In the first example, you would likely reach for water. This is because after eating chips, the concentration of salts and minerals in your blood becomes elevated, which induces a state called osmotic thirst. On the other hand, after exercising, you are likely to reach for Gatorade or some other fluid that can both rehydrate you and replenish electrolytes, minerals that are important for the body functions. This thirst, called hypovolemic thirst, occurs when the volume of your blood is reduced due to fluid loss from sweating.
Now, Caltech researchers have discovered unique populations of neurons in the mouse brain that separately drive osmotic thirst and hypovolemic thirst. The research exploited a high-throughput and robust technique for mapping neurons that are activated by a specific behavior or stimulus.
Two brain regions are known to be important in drinking behaviors in mammals, the subfornical organ (SFO) and the organum vasculosum laminae terminalis (OVLT). The Oka laboratory previously demonstrated that each of these regions contains two general categories of neurons: some that induce drinking behavior and others that inhibit it.
Led by Allan-Hermann Pool, a postdoctoral scholar in biology and biological engineering, the team of researchers aimed to characterize the different types of neurons within these regions. Neurons can be considered different "types" based on the gene repertoires they express. With a technique called single-cell RNA-seq, Pool and his colleagues measured the gene expression in all of the neurons within the SFO and OVLT in mice. They found that each brain structure actually contained at least eight different types of neurons. This is a much higher diversity of cells than had been originally assumed.
Next, the team examined the function of different cell types by developing a rapid and scalable technique called stimulus-to-cell-type mapping. This important tool enabled the team to determine which cells were involved in specific behavioral states by mapping molecular signatures with respect to neural activation. In this way, the team discovered that there are two unique sets of neuron types within the SFO and OVLT that are activated by osmotic or hypovolemic thirst, respectively.

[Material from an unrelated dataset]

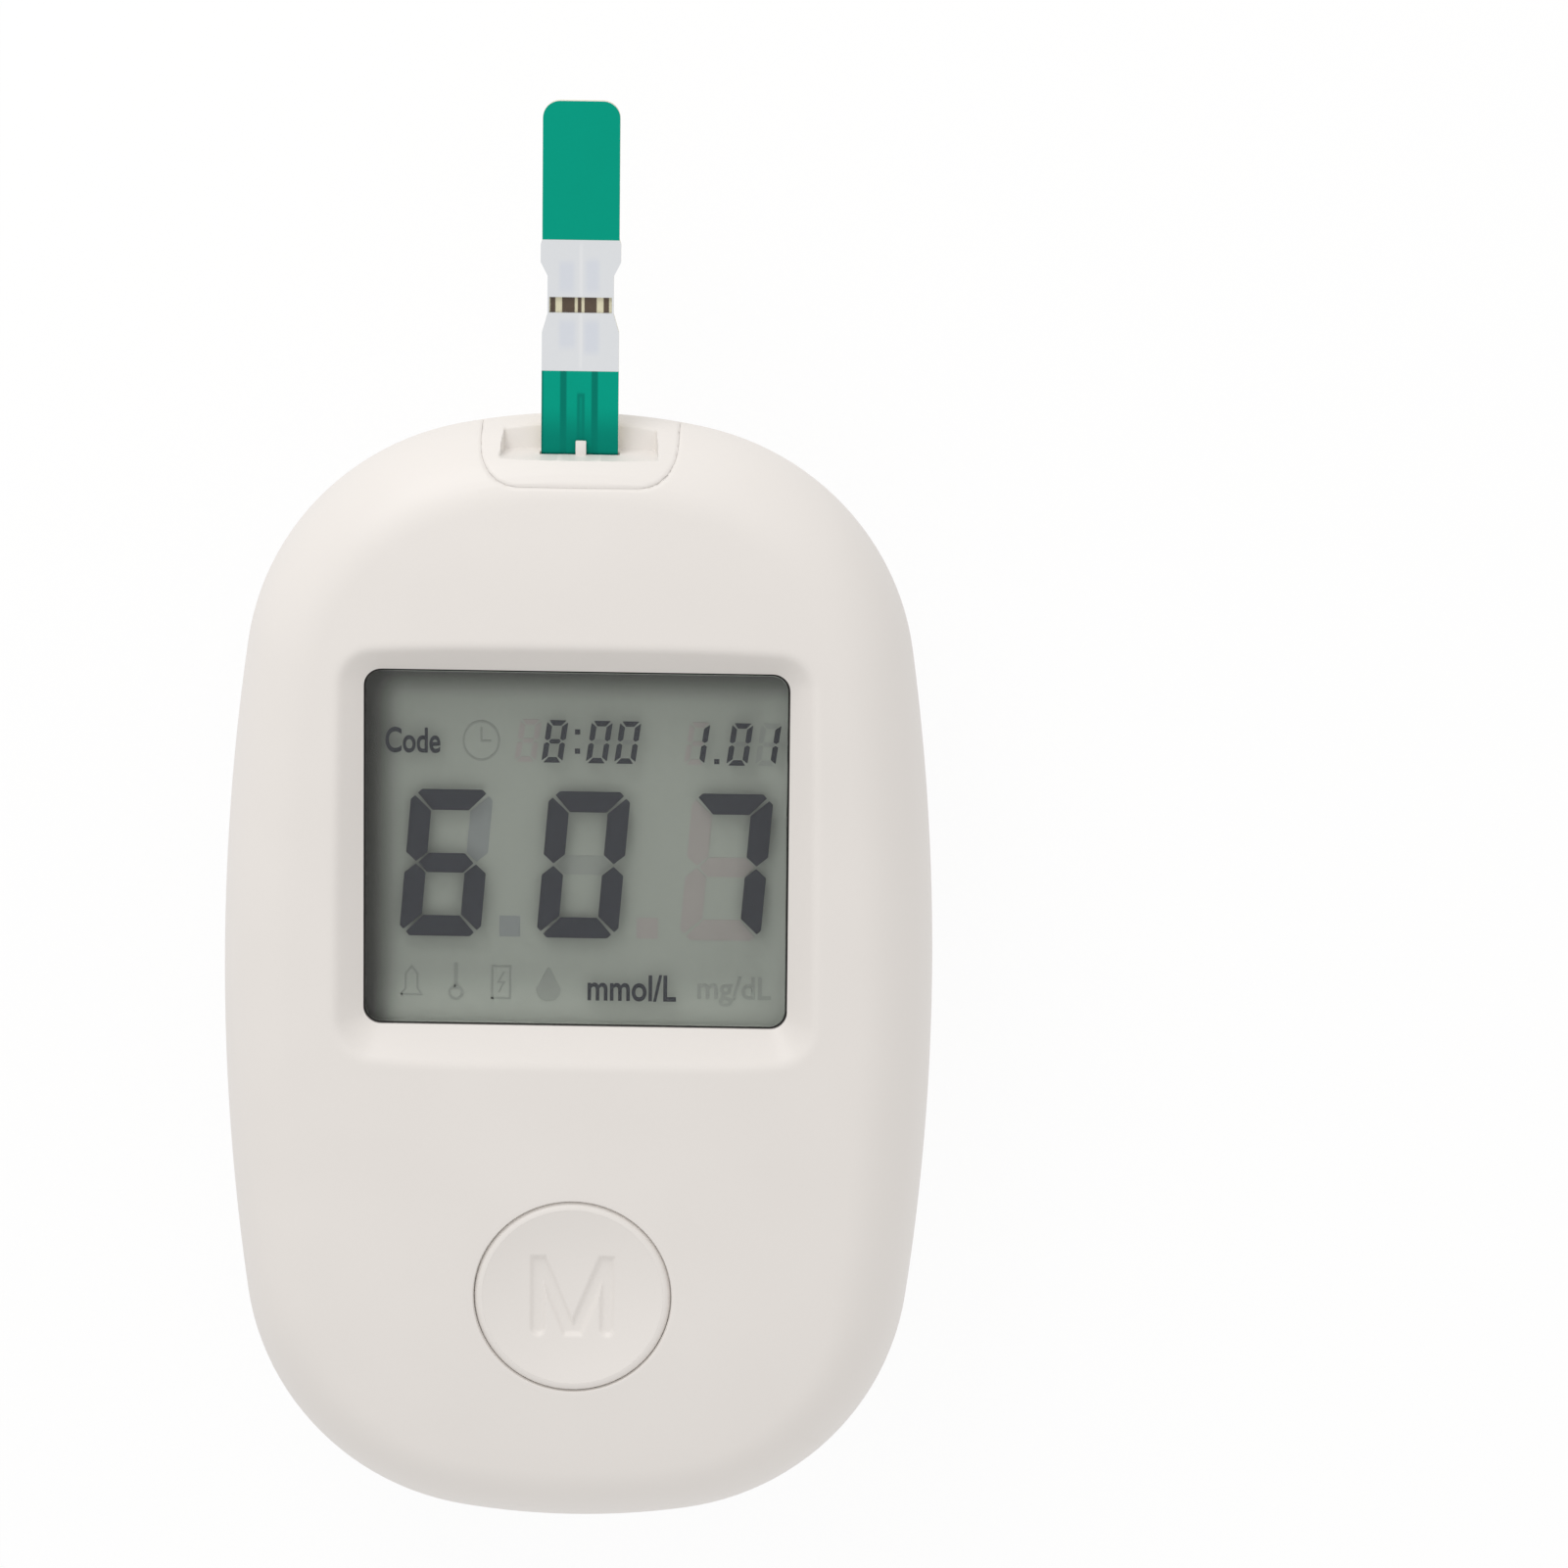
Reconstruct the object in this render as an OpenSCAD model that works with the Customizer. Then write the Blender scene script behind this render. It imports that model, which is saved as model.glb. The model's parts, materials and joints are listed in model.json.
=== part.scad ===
// Blood glucose meter with a test strip in its port, lying on its back.
// Lengths are in millimetres. +Z leaves the display side and +Y points to the strip end.
// The origin is the centre of the flat rest face on the back.

/* [Casing outline] */
// Width of the casing at its widest line
body_width = 54.5; // [50:0.5:60]
// Length of the casing from end to end
body_length = 87.45; // [82:0.05:92]
// How far the widest line lies towards the strip end from the middle
widest_y = -0.48; // [-2:0.01:2]
// Radius of the long side curves in plan
side_radius = 185.65; // [150:0.05:230]
// Radius of the strip end in plan
top_end_radius = 45.58; // [38:0.02:55]
// Radius of the two corners at the strip end
top_corner_radius = 20.44; // [19:0.01:22]
// Radius of the button end in plan
bottom_end_radius = 55.53; // [46:0.01:65]
// Radius of the two corners at the button end
bottom_corner_radius = 20.11; // [19:0.01:22]

/* [Casing heights] */
// Height of the parting line between the two covers
parting_height = 12.7; // [12.7:0.05:14]
// Width of the rounded front edge in plan
edge_inset = 6.0; // [5:0.1:7]
// Height of the rounded front edge
edge_rise = 7.9; // [7.6:0.05:8.6]
// Slope at which the domed face starts, as rise over run
dome_slope = 0.133; // [0.12:0.001:0.16]
// Distance from the outline at which the domed face is level
dome_reach = 18; // [15:0.5:18.5]
// Step from the front cover in to the rear cover at the parting line
rear_step = 0.3; // [0:0.05:0.4]
// How far the rear cover draws in for each millimetre of height
rear_taper = 0.35; // [0.3:0.01:0.38]
// Height at which the rounding to the rest face starts
foot_height = 4; // [3:0.1:5]
// Distance from the outline to the edge of the rest face
foot_inset = 8.5; // [8:0.1:9]

/* [Walls] */
// Side wall of the front cover
front_wall = 1.7; // [1.4:0.05:1.8]
// Thickness of the front cover's face
face_skin = 1.6; // [1.3:0.05:1.7]
// Width of the rounded edge inside the front cover
inner_edge_inset = 4.8; // [4:0.1:5]
// Side wall of the rear cover, with the lip
rear_wall = 2.4; // [2.2:0.05:2.5]
// Floor of the rear cover
rear_floor = 1.8; // [1.7:0.05:2]
// Height of the lip that centres the front cover
lip_height = 0.8; // [0.4:0.05:0.85]
// Clearance between the lip and the front cover
lip_gap = 0.15; // [0.1:0.05:0.25]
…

"The stimulus-to-cell-type mapping approach is particularly useful to rapidly identify causal neurons for any behavior, motivational state, or drug action," says Pool. "What would once take several years now only takes two weeks."

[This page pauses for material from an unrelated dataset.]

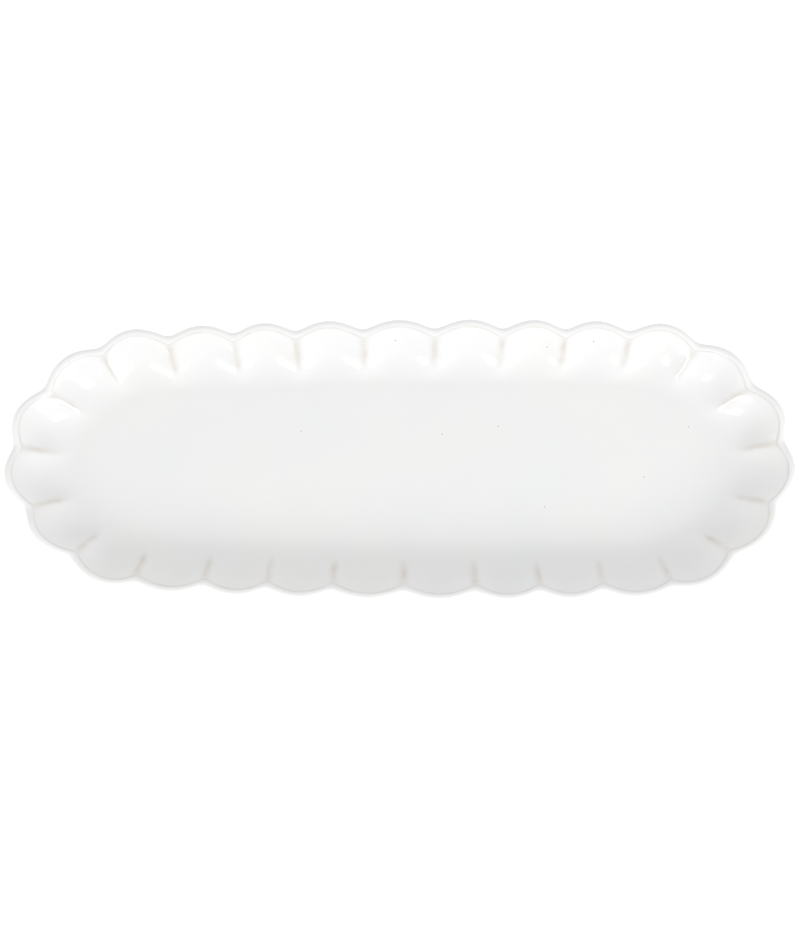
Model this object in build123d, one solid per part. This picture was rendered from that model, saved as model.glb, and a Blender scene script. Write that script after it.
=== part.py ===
"""A scalloped oblong serving platter in glazed ceramic.

The platter is one fired clay body with a foot ring, a glaze coat over its inside, lip and outside,
and a patch of glaze under it, inside the foot ring. Millimetres, +Z up. The origin is under the
middle of the platter, on the plane that the foot ring stands on.
"""

from build123d import *

import math
import os
from dataclasses import dataclass, replace

# Oval through the notches between the petals
RIM_LENGTH = 365.8
RIM_WIDTH = 128.9
SIDE_RADIUS = 2700.0
END_TAPER = 3.0
END_REACH = 3.5
SHOULDER_CUT = 1.5

# Petals: a ridge's softness is a share of half a petal, and it grows with the cube of the distance
PETALS = 27
PETAL_DEPTH_INSIDE = 4.7
PETAL_DEPTH_OUTSIDE = 3.8
PETAL_HOLD = 8.0
PETAL_FADE = 14.0
PETAL_START = 0.284
PETAL_UNEVENNESS = 0.078
PETAL_WAVES = 6
RIDGE_SOFTNESS_INSIDE = 0.09
RIDGE_SOFTNESS_OUTSIDE = 0.25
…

The mice were then genetically modified so that the team could activate the osmolality- and hypovolemia-sensitive neurons with pulses of light, through a technique called optogenetics. The researchers showed that the activation of the osmolality-sensitive neurons drove the mice to drink pure water and to avoid salty water. In contrast, when hypovolemia-sensitive neurons were activated, the mice showed an appetite for mineral-rich liquids.

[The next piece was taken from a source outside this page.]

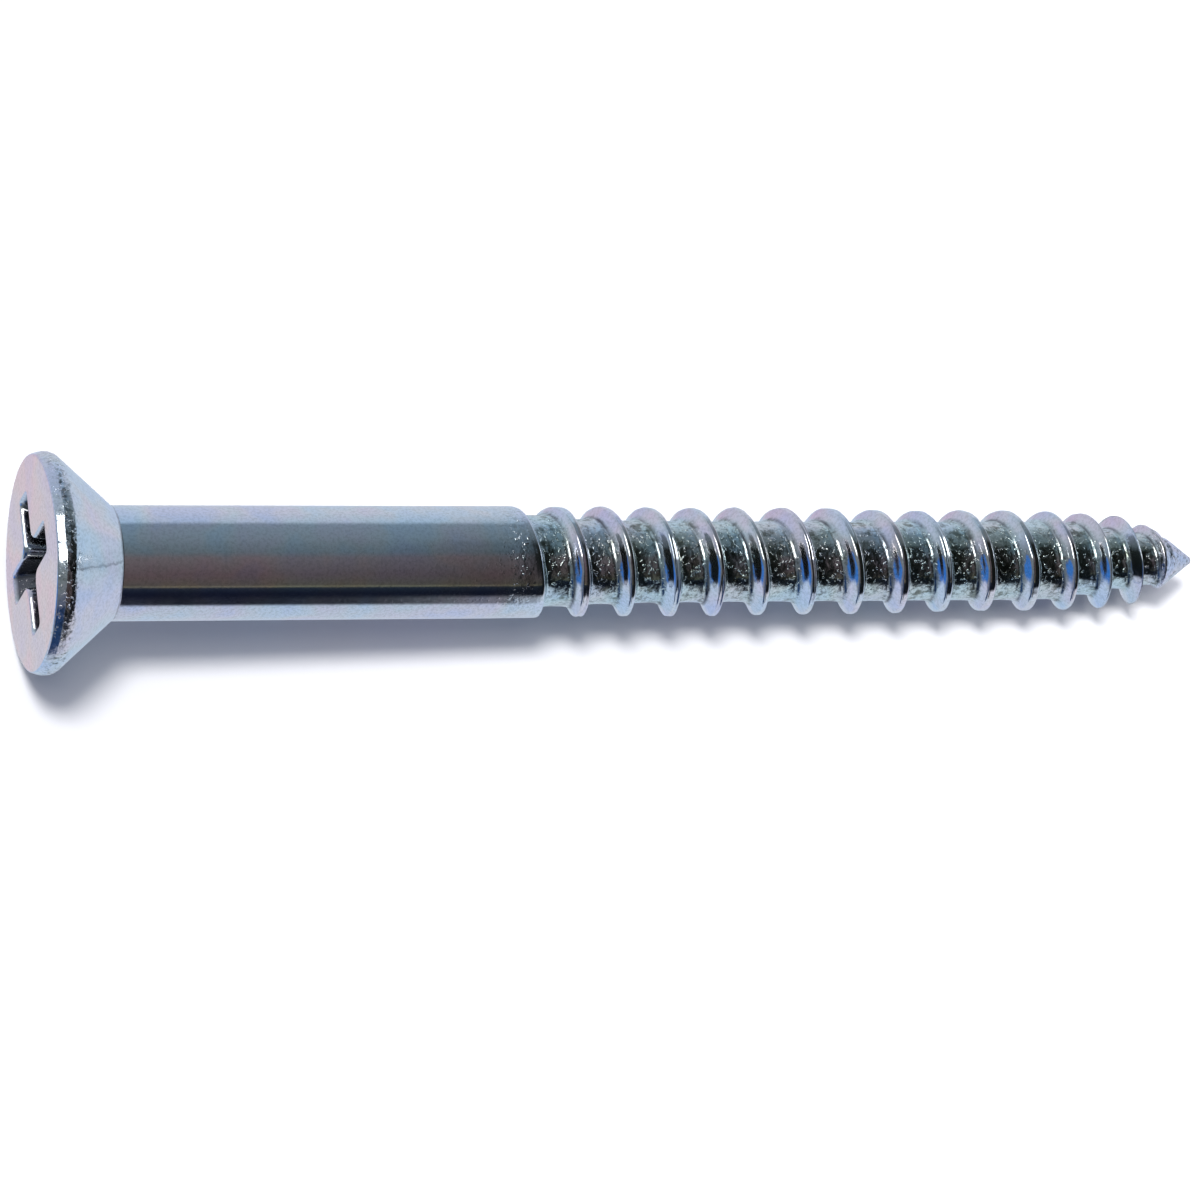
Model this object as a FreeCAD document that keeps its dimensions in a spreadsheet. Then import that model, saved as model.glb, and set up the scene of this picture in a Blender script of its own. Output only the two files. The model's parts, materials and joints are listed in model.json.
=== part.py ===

"Our results show that thirst is a multimodal sensation caused by distinct stimuli. This is an exciting finding because it illustrates how our brain senses internal states using a very similar strategy as peripheral sensory systems such as taste and olfaction," says Oka.
Pool notes that their team was made up of several international scholars. "This work would not have been feasible without the open and welcoming environment espoused by U.S. universities in general and Caltech in particular," says Pool, who is originally from Estonia.
The paper is titled "Cellular basis of distinct thirst modalities." Pool is the study's first author. In addition to Pool and Oka, other Caltech co-authors are graduate student Tongtong Wang and former graduate student Sangjun Lee (PhD '20). Additional co-authors are David Stafford (BS '04), Rebecca Chance, and John Ngai (BS '82, MS '84, PhD '89) of UC Berkeley. Funding was provided by startup funds from the president and provost of Caltech and the Caltech Division of Biology and Biological Engineering, the Searle Scholars Program, the Mallinckrodt Foundation, the McKnight Foundation, the Klingenstein-Simons Foundation, the New York Stem Cell Foundation, and the National Institutes of Health. This work utilized the Single-Cell Profiling Center in the Beckman Institute at Caltech. Oka is an affiliated faculty member of the Tianqiao and Chrissy Chen Institute for Neuroscience at Caltech.